Achieving big athletic goals requires a capacity and affinity for hard work. Successful athletes train hard. As physical and mental stress increases, the need for rest and recovery accumulates. Continuously hard workouts reach a point of diminishing returns. When you hit that tipping point you need to step back and let your body and mind recover. Recovery is one of the most difficult aspects of training to get right. In planning recovery periods, you need to answer the questions how, when, and how long. The sooner you recover, the quicker you can get back to training hard.
During recovery, the body realizes changes in form. These changes include improved fat burning and decreases in body fat; stronger and more resilient muscles and tendons; greater heart stroke volume; increased lung capacity; increase in muscular capillary density; and enhanced glycogen storage. Allowing this adaptation sets the stage for an increase in workload in the next training stage.

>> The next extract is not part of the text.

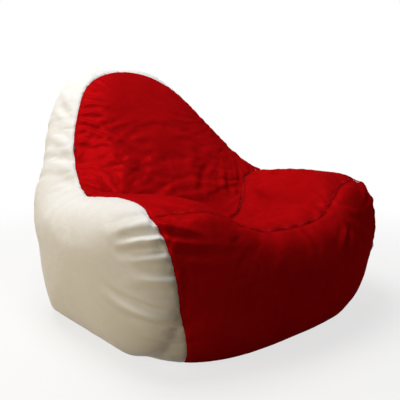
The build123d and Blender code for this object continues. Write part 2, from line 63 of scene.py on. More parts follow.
FACE_SIZE = 0.008               # of the cloth's mesh before it is divided
CLOTH = 0.0012
BEADS_BELOW_COVER = 0.0031      # from the beads' surface to the outside of the cover
RECESS_MARGIN = 0.010           # beyond the ends of the zip, where the beads stand back
RECESS_HALF = 0.034
RECESS_DEPTH = 0.05
SEAM_SNAP = 0.3                 # share of an edge within which its end moves onto the seam
SHORTEST_SEAM = 8               # corners in a row

SLOT_HALF = 0.0075              # the opening in the back panels, over the zip
SLOT_MARGIN = 0.001
NEAR_SLOT = 0.03
CALM_FROM = 0.014               # no fold comes this close to the zip or the loop
CALM_TO = 0.060

MERGE = 1e-5                    # corners nearer than this are one


# ---------------------------------------------------------------- small helpers
def deselect():
    """Nothing is selected or active in edit mode."""
    if bpy.context.mode != "OBJECT":
        bpy.ops.object.mode_set(mode="OBJECT")
    bpy.ops.object.select_all(action="DESELECT")


def select_only(piece):
    """The piece alone is selected and active."""
    deselect()
    piece.select_set(True)
    bpy.context.view_layer.objects.active = piece


def new_piece(name, mesh):
    piece = bpy.data.objects.new(name, mesh)
    bpy.context.scene.collection.objects.link(piece)
    return piece


def apply_modifiers(piece):
    select_only(piece)
    for modifier in list(piece.modifiers):
        bpy.ops.object.modifier_apply(modifier=modifier.name)


def merge_corners(piece):
    """The loose triangles of a CAD node's mesh are joined into one surface."""
    select_only(piece)
    bpy.ops.object.mode_set(mode="EDIT")
    bpy.ops.mesh.select_all(action="SELECT")
    bpy.ops.mesh.remove_doubles(threshold=MERGE)
    bpy.ops.object.mode_set(mode="OBJECT")


def coordinates(mesh):
    co = np.empty(len(mesh.vertices) * 3, np.float32)
    mesh.vertices.foreach_get("co", co)
    return co.reshape(-1, 3).astype(np.float64)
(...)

In my nine week Deliberate Training Program, I set aside every third week for active recovery. In the first week I did 6 hours of exercise, second week 10 hours, and the third week five hours. My recovery week included two complete rest days and reduced workloads. For the week, I kept my protein consumption at 120 to 150 grams of protein per day to aid in muscle reconstruction. I limited my carb intake as much as possible (Thanksgiving week) to fruits and vegetables.
By the end of the week, I feel rested and ready for a tough week. The next two weeks of training will be focused on building strength.